▸ Entries with model source code:
- - -

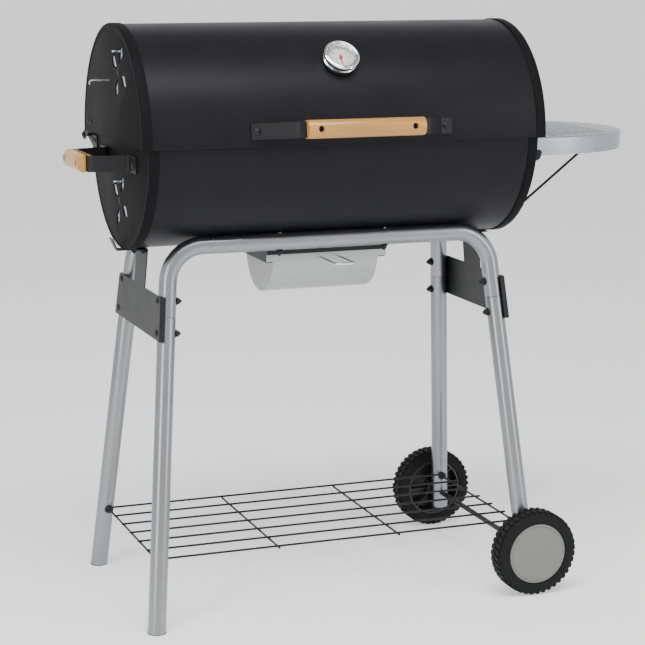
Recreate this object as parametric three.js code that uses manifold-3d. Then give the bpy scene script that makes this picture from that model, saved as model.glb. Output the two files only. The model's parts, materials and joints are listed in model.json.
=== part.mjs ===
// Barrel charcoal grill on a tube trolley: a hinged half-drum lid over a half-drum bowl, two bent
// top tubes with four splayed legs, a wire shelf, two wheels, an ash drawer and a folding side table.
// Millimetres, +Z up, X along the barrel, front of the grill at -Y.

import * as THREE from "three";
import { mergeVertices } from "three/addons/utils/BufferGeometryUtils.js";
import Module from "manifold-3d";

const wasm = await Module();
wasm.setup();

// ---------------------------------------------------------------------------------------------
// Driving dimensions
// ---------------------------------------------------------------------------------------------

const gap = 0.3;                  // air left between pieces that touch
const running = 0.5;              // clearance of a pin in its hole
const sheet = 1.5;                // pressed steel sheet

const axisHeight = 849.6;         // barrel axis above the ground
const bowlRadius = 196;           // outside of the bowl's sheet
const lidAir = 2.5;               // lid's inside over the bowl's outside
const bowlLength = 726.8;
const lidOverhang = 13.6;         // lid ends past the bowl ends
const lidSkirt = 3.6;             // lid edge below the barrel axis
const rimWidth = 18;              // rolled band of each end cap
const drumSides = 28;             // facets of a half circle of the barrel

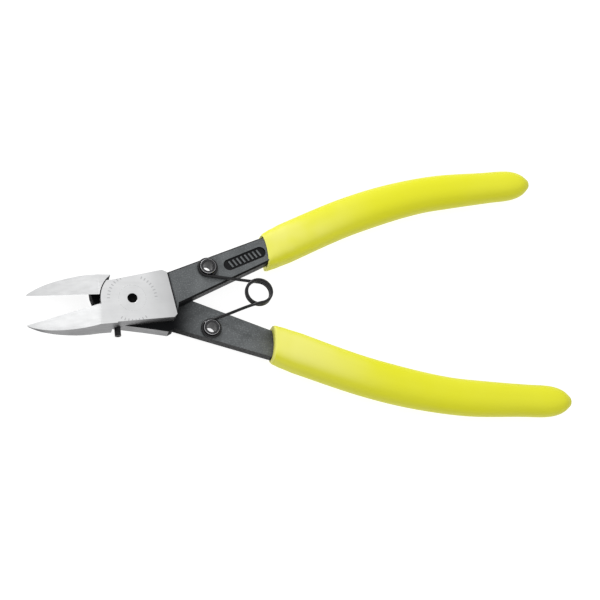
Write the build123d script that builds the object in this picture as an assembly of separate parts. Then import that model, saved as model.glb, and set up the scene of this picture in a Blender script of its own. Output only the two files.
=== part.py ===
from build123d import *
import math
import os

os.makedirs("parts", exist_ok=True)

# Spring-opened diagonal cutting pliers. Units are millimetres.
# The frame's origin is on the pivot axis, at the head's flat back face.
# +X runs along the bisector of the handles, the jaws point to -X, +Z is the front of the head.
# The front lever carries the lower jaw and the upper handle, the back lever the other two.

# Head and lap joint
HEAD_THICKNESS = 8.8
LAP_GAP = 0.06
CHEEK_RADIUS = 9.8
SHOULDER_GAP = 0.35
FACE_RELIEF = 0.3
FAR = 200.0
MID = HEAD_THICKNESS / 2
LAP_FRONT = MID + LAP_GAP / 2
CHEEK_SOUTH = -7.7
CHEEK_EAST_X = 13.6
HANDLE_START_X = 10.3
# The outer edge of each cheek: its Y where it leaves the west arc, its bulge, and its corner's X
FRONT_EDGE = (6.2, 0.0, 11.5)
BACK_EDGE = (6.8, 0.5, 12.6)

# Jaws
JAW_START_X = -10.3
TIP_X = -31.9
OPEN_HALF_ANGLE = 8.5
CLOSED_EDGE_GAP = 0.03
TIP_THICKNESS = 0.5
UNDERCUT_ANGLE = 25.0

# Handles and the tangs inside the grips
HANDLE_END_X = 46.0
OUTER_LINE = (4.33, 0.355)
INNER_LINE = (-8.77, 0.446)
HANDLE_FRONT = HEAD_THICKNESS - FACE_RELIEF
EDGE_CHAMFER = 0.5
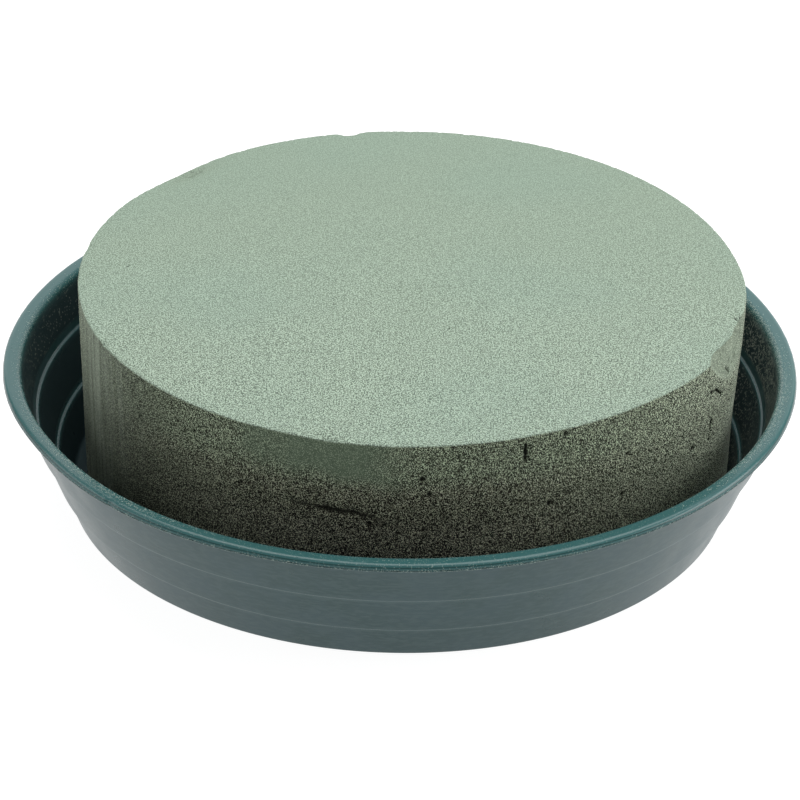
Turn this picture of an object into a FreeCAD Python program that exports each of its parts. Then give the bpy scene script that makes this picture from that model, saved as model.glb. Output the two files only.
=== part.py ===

- - -

Transcribe the lines above from the one with "Write the build123d" through the one with "# The front". Include both ends and leave out every other line.

Write the build123d script that builds the object in this picture as an assembly of separate parts. Then import that model, saved as model.glb, and set up the scene of this picture in a Blender script of its own. Output only the two files.
=== part.py ===
from build123d import *
import math
import os

os.makedirs("parts", exist_ok=True)

# Spring-opened diagonal cutting pliers. Units are millimetres.
# The frame's origin is on the pivot axis, at the head's flat back face.
# +X runs along the bisector of the handles, the jaws point to -X, +Z is the front of the head.
# The front lever carries the lower jaw and the upper handle, the back lever the other two.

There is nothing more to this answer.